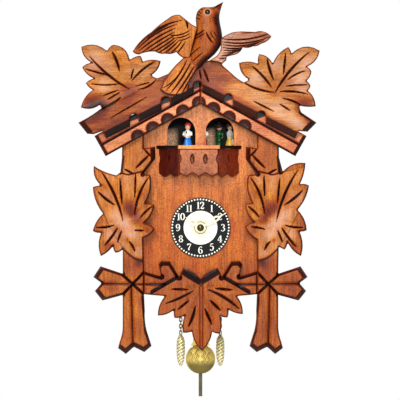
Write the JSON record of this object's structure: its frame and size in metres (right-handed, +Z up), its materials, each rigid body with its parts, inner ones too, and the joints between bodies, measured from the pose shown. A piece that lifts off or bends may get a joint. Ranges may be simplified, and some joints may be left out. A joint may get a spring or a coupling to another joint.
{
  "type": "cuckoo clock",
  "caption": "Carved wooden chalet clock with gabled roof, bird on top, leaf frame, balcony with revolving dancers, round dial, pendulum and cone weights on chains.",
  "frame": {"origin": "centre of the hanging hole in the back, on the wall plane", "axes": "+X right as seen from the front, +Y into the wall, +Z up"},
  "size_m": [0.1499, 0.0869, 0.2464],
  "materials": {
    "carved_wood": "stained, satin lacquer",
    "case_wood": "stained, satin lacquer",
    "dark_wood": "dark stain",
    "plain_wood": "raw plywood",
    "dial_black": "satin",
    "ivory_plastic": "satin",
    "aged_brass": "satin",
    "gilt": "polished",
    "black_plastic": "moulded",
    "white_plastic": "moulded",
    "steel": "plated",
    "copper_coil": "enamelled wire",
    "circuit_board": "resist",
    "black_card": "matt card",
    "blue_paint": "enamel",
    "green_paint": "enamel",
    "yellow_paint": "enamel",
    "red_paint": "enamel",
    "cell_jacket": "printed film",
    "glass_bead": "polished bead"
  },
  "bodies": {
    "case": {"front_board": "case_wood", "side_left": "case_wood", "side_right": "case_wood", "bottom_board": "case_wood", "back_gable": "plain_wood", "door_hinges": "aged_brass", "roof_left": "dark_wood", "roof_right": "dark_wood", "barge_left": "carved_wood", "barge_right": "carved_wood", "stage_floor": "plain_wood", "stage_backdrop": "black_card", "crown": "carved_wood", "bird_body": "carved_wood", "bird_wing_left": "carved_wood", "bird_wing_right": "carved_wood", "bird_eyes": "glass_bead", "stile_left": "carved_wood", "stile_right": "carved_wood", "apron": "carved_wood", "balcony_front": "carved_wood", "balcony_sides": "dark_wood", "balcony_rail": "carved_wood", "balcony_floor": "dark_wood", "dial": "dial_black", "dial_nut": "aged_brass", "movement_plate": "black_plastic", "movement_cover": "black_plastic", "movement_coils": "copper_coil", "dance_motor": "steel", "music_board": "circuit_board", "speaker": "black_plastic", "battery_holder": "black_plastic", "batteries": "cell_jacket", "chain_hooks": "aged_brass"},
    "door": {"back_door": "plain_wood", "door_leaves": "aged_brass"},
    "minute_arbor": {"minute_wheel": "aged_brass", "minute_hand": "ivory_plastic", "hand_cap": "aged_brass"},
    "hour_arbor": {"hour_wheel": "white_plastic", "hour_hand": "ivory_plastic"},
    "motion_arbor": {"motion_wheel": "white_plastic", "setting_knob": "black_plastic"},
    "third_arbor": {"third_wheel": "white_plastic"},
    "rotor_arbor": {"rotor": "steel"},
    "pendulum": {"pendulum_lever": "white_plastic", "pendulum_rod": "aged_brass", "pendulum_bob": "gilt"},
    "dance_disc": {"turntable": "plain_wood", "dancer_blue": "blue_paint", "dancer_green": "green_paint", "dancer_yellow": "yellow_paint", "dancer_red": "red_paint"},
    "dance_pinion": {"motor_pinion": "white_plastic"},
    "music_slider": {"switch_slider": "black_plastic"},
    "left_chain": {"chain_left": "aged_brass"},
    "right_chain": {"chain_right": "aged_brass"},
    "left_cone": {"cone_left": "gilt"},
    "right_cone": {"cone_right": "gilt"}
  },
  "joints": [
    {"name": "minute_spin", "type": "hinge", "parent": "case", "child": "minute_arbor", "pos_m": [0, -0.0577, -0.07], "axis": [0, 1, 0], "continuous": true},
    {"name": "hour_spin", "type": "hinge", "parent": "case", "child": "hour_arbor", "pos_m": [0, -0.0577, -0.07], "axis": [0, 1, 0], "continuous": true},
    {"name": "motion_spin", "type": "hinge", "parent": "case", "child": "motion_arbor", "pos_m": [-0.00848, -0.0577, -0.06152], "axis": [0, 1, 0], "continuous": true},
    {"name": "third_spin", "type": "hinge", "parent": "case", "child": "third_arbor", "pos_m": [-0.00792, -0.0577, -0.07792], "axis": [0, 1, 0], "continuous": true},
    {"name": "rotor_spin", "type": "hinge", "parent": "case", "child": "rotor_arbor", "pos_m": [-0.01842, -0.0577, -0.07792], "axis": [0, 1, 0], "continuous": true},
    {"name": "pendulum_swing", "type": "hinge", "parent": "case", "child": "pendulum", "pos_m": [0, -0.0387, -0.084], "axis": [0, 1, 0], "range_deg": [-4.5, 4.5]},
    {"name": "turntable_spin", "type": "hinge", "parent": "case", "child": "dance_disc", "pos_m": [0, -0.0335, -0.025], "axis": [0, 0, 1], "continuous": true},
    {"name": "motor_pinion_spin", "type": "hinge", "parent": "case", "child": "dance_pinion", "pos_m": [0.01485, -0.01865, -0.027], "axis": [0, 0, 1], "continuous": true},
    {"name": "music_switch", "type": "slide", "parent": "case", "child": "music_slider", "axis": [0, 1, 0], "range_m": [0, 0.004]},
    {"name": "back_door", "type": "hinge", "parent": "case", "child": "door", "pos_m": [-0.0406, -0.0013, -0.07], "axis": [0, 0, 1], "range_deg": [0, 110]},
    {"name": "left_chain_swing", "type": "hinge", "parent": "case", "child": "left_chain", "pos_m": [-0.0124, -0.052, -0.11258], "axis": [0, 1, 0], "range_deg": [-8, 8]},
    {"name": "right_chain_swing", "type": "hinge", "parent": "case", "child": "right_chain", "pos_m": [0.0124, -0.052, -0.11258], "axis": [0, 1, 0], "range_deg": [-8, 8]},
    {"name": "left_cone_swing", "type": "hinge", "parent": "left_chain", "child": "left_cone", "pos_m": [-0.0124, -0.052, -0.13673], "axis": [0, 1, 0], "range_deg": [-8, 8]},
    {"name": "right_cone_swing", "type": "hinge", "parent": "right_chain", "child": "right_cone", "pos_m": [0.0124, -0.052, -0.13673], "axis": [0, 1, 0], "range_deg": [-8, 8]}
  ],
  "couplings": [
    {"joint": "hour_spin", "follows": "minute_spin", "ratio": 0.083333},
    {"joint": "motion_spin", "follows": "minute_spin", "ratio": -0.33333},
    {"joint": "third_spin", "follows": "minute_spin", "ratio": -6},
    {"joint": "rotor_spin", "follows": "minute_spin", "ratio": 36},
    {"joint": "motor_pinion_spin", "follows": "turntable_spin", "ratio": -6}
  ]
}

# # # # #

> _Set task_
Reproduce the data shown above exactly.

> _Solution to this exercise_
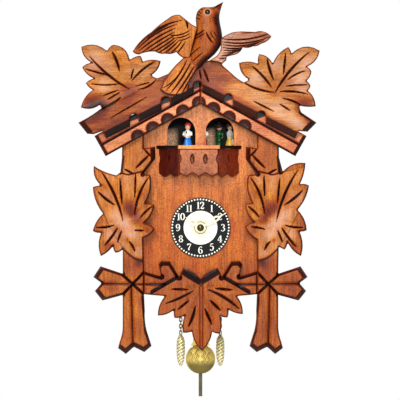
Write the JSON record of this object's structure: its frame and size in metres (right-handed, +Z up), its materials, each rigid body with its parts, inner ones too, and the joints between bodies, measured from the pose shown. A piece that lifts off or bends may get a joint. Ranges may be simplified, and some joints may be left out. A joint may get a spring or a coupling to another joint.
{
  "type": "cuckoo clock",
  "caption": "Carved wooden chalet clock with gabled roof, bird on top, leaf frame, balcony with revolving dancers, round dial, pendulum and cone weights on chains.",
  "frame": {"origin": "centre of the hanging hole in the back, on the wall plane", "axes": "+X right as seen from the front, +Y into the wall, +Z up"},
  "size_m": [0.1499, 0.0869, 0.2464],
  "materials": {
    "carved_wood": "stained, satin lacquer",
    "case_wood": "stained, satin lacquer",
    "dark_wood": "dark stain",
    "plain_wood": "raw plywood",
    "dial_black": "satin",
    "ivory_plastic": "satin",
    "aged_brass": "satin",
    "gilt": "polished",
    "black_plastic": "moulded",
    "white_plastic": "moulded",
    "steel": "plated",
    "copper_coil": "enamelled wire",
    "circuit_board": "resist",
    "black_card": "matt card",
    "blue_paint": "enamel",
    "green_paint": "enamel",
    "yellow_paint": "enamel",
    "red_paint": "enamel",
    "cell_jacket": "printed film",
    "glass_bead": "polished bead"
  },
  "bodies": {
    "case": {"front_board": "case_wood", "side_left": "case_wood", "side_right": "case_wood", "bottom_board": "case_wood", "back_gable": "plain_wood", "door_hinges": "aged_brass", "roof_left": "dark_wood", "roof_right": "dark_wood", "barge_left": "carved_wood", "barge_right": "carved_wood", "stage_floor": "plain_wood", "stage_backdrop": "black_card", "crown": "carved_wood", "bird_body": "carved_wood", "bird_wing_left": "carved_wood", "bird_wing_right": "carved_wood", "bird_eyes": "glass_bead", "stile_left": "carved_wood", "stile_right": "carved_wood", "apron": "carved_wood", "balcony_front": "carved_wood", "balcony_sides": "dark_wood", "balcony_rail": "carved_wood", "balcony_floor": "dark_wood", "dial": "dial_black", "dial_nut": "aged_brass", "movement_plate": "black_plastic", "movement_cover": "black_plastic", "movement_coils": "copper_coil", "dance_motor": "steel", "music_board": "circuit_board", "speaker": "black_plastic", "battery_holder": "black_plastic", "batteries": "cell_jacket", "chain_hooks": "aged_brass"},
    "door": {"back_door": "plain_wood", "door_leaves": "aged_brass"},
    "minute_arbor": {"minute_wheel": "aged_brass", "minute_hand": "ivory_plastic", "hand_cap": "aged_brass"},
    "hour_arbor": {"hour_wheel": "white_plastic", "hour_hand": "ivory_plastic"},
    "motion_arbor": {"motion_wheel": "white_plastic", "setting_knob": "black_plastic"},
    "third_arbor": {"third_wheel": "white_plastic"},
    "rotor_arbor": {"rotor": "steel"},
    "pendulum": {"pendulum_lever": "white_plastic", "pendulum_rod": "aged_brass", "pendulum_bob": "gilt"},
    "dance_disc": {"turntable": "plain_wood", "dancer_blue": "blue_paint", "dancer_green": "green_paint", "dancer_yellow": "yellow_paint", "dancer_red": "red_paint"},
    "dance_pinion": {"motor_pinion": "white_plastic"},
    "music_slider": {"switch_slider": "black_plastic"},
    "left_chain": {"chain_left": "aged_brass"},
    "right_chain": {"chain_right": "aged_brass"},
    "left_cone": {"cone_left": "gilt"},
    "right_cone": {"cone_right": "gilt"}
  },
  "joints": [
    {"name": "minute_spin", "type": "hinge", "parent": "case", "child": "minute_arbor", "pos_m": [0, -0.0577, -0.07], "axis": [0, 1, 0], "continuous": true},
    {"name": "hour_spin", "type": "hinge", "parent": "case", "child": "hour_arbor", "pos_m": [0, -0.0577, -0.07], "axis": [0, 1, 0], "continuous": true},
    {"name": "motion_spin", "type": "hinge", "parent": "case", "child": "motion_arbor", "pos_m": [-0.00848, -0.0577, -0.06152], "axis": [0, 1, 0], "continuous": true},
    {"name": "third_spin", "type": "hinge", "parent": "case", "child": "third_arbor", "pos_m": [-0.00792, -0.0577, -0.07792], "axis": [0, 1, 0], "continuous": true},
    {"name": "rotor_spin", "type": "hinge", "parent": "case", "child": "rotor_arbor", "pos_m": [-0.01842, -0.0577, -0.07792], "axis": [0, 1, 0], "continuous": true},
    {"name": "pendulum_swing", "type": "hinge", "parent": "case", "child": "pendulum", "pos_m": [0, -0.0387, -0.084], "axis": [0, 1, 0], "range_deg": [-4.5, 4.5]},
    {"name": "turntable_spin", "type": "hinge", "parent": "case", "child": "dance_disc", "pos_m": [0, -0.0335, -0.025], "axis": [0, 0, 1], "continuous": true},
    {"name": "motor_pinion_spin", "type": "hinge", "parent": "case", "child": "dance_pinion", "pos_m": [0.01485, -0.01865, -0.027], "axis": [0, 0, 1], "continuous": true},
    {"name": "music_switch", "type": "slide", "parent": "case", "child": "music_slider", "axis": [0, 1, 0], "range_m": [0, 0.004]},
    {"name": "back_door", "type": "hinge", "parent": "case", "child": "door", "pos_m": [-0.0406, -0.0013, -0.07], "axis": [0, 0, 1], "range_deg": [0, 110]},
    {"name": "left_chain_swing", "type": "hinge", "parent": "case", "child": "left_chain", "pos_m": [-0.0124, -0.052, -0.11258], "axis": [0, 1, 0], "range_deg": [-8, 8]},
    {"name": "right_chain_swing", "type": "hinge", "parent": "case", "child": "right_chain", "pos_m": [0.0124, -0.052, -0.11258], "axis": [0, 1, 0], "range_deg": [-8, 8]},
    {"name": "left_cone_swing", "type": "hinge", "parent": "left_chain", "child": "left_cone", "pos_m": [-0.0124, -0.052, -0.13673], "axis": [0, 1, 0], "range_deg": [-8, 8]},
    {"name": "right_cone_swing", "type": "hinge", "parent": "right_chain", "child": "right_cone", "pos_m": [0.0124, -0.052, -0.13673], "axis": [0, 1, 0], "range_deg": [-8, 8]}
  ],
  "couplings": [
    {"joint": "hour_spin", "follows": "minute_spin", "ratio": 0.083333},
    {"joint": "motion_spin", "follows": "minute_spin", "ratio": -0.33333},
    {"joint": "third_spin", "follows": "minute_spin", "ratio": -6},
    {"joint": "rotor_spin", "follows": "minute_spin", "ratio": 36},
    {"joint": "motor_pinion_spin", "follows": "turntable_spin", "ratio": -6}
  ]
}